**Task directions**.
Copy exactly the lines from the one containing "piece = Compound(children=solids)" to the one containing "points = [vertex.co", both lines included, and nothing else.

·····

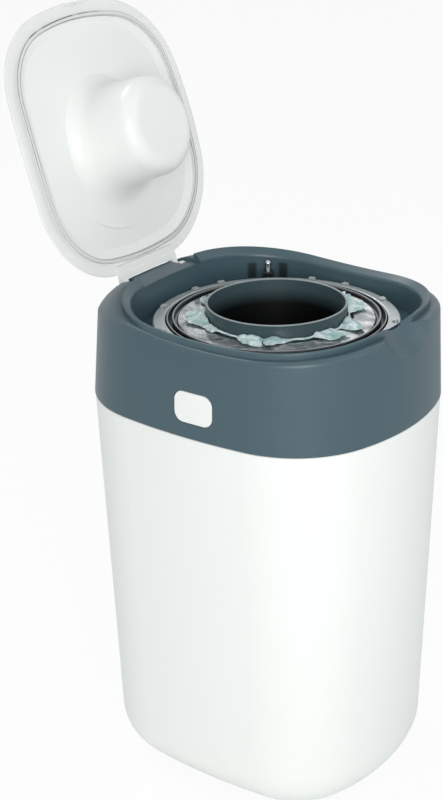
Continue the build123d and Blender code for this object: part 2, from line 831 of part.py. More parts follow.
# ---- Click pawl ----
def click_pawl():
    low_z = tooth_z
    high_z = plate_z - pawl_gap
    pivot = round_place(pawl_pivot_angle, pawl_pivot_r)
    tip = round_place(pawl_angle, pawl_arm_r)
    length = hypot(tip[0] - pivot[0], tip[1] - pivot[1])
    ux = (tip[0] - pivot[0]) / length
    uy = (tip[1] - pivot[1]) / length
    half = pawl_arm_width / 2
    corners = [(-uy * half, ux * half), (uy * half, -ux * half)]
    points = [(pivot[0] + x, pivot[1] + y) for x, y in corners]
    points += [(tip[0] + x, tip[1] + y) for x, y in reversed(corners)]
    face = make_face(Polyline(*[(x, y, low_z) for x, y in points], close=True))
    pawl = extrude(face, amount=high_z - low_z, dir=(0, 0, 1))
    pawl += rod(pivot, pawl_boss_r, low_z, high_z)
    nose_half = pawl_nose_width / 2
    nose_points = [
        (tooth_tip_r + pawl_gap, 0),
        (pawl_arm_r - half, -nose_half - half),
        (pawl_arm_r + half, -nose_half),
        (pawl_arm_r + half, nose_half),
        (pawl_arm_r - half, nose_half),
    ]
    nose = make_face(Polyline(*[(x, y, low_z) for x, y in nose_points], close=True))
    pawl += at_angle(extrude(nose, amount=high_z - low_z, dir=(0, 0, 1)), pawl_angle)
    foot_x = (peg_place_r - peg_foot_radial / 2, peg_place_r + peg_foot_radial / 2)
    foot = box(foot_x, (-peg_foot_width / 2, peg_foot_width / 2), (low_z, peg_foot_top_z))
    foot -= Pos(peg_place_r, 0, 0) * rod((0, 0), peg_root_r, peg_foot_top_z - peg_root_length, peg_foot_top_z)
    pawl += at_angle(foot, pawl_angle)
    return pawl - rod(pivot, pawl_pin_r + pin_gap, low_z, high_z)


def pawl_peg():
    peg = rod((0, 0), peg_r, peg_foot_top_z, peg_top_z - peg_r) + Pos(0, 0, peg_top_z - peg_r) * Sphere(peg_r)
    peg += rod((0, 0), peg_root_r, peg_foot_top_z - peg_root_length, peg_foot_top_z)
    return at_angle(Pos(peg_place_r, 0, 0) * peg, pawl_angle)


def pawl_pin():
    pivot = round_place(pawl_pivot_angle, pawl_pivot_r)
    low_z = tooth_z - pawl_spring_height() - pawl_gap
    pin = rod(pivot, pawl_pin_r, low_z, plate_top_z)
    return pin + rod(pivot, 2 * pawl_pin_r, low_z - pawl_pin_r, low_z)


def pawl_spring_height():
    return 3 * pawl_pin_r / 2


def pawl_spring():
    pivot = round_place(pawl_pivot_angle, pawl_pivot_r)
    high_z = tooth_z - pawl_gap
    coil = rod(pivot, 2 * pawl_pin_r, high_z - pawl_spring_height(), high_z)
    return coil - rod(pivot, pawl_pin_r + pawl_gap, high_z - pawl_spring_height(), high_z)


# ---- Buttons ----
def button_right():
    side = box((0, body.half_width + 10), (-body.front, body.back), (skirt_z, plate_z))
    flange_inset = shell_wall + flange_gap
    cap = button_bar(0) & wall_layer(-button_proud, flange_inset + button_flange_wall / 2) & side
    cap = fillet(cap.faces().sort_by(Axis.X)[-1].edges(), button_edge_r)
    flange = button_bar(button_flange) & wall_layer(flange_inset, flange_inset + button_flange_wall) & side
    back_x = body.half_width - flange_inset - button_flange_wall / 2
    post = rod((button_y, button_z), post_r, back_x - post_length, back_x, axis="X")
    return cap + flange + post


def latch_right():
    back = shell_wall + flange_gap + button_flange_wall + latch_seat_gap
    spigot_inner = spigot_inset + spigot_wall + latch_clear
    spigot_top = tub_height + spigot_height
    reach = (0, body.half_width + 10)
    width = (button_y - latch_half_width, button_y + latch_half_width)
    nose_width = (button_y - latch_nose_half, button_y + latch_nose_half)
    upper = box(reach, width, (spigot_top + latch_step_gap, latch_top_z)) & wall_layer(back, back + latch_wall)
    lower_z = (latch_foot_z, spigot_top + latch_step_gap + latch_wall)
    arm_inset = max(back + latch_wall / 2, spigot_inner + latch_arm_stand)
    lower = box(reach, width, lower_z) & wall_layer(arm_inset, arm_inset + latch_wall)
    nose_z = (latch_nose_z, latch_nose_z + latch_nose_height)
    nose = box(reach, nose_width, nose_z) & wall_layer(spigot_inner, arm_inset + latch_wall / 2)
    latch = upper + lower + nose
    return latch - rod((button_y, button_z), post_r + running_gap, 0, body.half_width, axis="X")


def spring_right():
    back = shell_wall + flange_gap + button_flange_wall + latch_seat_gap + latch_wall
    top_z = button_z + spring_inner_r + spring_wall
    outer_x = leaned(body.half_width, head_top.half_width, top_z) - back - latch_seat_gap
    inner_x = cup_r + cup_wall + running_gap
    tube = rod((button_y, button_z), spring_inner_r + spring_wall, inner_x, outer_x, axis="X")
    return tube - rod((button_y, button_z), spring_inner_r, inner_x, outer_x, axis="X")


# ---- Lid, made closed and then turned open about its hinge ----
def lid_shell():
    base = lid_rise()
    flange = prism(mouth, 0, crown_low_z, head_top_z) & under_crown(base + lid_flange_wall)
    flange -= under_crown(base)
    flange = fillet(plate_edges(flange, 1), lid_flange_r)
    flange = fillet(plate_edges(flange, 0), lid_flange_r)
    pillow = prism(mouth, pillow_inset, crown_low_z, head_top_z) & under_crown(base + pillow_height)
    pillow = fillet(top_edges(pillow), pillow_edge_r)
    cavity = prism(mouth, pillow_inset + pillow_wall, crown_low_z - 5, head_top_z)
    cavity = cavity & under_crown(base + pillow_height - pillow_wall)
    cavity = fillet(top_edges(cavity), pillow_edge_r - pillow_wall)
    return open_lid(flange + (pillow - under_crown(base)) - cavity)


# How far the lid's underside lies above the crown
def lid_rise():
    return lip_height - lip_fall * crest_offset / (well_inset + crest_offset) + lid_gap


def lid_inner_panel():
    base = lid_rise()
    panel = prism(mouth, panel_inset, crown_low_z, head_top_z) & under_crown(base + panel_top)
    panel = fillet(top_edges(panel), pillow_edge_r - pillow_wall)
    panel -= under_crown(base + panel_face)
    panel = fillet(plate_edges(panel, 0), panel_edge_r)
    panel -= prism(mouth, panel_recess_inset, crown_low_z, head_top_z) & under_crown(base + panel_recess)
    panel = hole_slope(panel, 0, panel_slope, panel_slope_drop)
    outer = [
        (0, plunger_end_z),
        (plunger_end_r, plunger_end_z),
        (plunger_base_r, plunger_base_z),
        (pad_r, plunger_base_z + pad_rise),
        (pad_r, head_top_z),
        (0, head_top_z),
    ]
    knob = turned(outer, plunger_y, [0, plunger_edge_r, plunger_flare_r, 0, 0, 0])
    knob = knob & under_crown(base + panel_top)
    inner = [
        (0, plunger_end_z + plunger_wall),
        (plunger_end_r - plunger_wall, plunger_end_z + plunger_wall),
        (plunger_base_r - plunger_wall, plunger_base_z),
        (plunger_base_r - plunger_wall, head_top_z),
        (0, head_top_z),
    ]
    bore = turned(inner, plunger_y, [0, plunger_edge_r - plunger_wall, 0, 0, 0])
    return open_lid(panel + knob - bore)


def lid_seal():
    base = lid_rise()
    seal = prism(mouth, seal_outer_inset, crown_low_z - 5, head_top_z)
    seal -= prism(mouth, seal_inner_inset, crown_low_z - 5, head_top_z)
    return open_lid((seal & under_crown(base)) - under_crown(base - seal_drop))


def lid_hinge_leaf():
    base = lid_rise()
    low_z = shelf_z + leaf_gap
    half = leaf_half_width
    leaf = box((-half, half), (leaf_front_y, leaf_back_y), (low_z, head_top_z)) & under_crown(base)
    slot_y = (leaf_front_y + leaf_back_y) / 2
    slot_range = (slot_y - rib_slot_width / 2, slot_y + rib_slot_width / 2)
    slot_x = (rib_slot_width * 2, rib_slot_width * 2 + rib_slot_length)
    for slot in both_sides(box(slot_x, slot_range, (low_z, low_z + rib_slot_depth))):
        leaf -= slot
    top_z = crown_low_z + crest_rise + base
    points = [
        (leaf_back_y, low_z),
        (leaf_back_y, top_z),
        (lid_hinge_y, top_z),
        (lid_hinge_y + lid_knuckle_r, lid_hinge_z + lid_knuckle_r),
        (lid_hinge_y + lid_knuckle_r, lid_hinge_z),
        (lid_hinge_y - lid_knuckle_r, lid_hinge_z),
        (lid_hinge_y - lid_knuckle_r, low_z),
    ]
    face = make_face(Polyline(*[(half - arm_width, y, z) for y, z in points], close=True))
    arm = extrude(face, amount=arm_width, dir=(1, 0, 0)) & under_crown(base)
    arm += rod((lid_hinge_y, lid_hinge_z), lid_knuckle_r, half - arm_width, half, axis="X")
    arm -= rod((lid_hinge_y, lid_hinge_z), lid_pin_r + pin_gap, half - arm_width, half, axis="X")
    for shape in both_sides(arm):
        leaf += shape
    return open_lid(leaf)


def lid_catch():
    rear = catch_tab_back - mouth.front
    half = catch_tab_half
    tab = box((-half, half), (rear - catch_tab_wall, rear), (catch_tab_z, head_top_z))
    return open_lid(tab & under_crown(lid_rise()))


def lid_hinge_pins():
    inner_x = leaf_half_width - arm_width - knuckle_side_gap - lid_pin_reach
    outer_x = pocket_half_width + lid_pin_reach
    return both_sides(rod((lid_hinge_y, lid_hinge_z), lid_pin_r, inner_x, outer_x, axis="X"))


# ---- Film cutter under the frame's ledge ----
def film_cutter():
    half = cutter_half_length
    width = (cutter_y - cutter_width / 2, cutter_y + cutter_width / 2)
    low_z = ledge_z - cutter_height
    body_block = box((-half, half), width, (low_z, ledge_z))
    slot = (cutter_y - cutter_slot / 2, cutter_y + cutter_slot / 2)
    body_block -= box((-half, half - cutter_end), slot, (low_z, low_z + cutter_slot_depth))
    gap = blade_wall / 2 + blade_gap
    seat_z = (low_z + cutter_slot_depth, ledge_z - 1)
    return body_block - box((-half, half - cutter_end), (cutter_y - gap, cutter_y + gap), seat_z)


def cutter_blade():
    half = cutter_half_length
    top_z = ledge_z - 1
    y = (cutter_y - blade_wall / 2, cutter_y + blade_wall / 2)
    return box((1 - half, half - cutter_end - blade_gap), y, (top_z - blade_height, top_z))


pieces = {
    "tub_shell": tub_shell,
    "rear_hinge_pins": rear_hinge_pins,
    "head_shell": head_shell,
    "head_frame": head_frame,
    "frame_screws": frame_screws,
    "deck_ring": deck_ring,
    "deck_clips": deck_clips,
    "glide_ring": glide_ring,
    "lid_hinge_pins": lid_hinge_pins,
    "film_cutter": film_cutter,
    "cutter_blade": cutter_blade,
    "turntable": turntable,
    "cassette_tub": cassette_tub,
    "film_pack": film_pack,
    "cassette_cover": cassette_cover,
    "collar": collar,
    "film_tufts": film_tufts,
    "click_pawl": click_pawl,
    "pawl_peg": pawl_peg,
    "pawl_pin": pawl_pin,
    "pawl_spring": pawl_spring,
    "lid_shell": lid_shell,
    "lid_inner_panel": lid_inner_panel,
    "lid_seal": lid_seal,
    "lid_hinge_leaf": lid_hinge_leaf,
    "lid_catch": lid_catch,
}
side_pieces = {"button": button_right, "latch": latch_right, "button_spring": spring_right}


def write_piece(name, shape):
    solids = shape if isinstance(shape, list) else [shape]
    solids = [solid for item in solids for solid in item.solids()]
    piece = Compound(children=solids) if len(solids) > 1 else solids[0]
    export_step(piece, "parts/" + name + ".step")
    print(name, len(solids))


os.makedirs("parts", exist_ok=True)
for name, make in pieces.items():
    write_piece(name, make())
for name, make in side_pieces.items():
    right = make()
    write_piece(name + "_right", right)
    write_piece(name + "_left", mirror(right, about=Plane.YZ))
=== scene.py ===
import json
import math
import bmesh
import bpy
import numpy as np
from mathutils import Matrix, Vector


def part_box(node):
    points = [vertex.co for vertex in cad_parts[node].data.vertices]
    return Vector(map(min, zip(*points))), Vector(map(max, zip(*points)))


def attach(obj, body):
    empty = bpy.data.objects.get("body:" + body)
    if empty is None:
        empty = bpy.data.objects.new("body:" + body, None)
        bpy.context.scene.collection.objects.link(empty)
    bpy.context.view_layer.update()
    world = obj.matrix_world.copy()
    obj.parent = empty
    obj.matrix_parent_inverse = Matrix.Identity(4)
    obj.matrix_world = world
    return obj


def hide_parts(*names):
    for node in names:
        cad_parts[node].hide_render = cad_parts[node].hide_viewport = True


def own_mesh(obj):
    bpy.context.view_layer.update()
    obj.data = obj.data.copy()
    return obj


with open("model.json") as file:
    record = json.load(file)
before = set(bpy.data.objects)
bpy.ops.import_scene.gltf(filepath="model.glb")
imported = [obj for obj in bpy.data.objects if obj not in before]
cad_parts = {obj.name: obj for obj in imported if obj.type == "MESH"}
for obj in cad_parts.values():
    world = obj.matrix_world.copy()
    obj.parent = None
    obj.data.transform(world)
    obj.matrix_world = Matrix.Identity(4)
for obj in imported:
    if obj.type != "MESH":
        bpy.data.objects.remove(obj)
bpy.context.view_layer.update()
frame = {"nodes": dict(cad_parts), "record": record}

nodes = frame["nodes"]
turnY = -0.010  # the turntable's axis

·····

**Written answer**.
    piece = Compound(children=solids) if len(solids) > 1 else solids[0]
    export_step(piece, "parts/" + name + ".step")
    print(name, len(solids))


os.makedirs("parts", exist_ok=True)
for name, make in pieces.items():
    write_piece(name, make())
for name, make in side_pieces.items():
    right = make()
    write_piece(name + "_right", right)
    write_piece(name + "_left", mirror(right, about=Plane.YZ))
=== scene.py ===
import json
import math
import bmesh
import bpy
import numpy as np
from mathutils import Matrix, Vector


def part_box(node):
    points = [vertex.co for vertex in cad_parts[node].data.vertices]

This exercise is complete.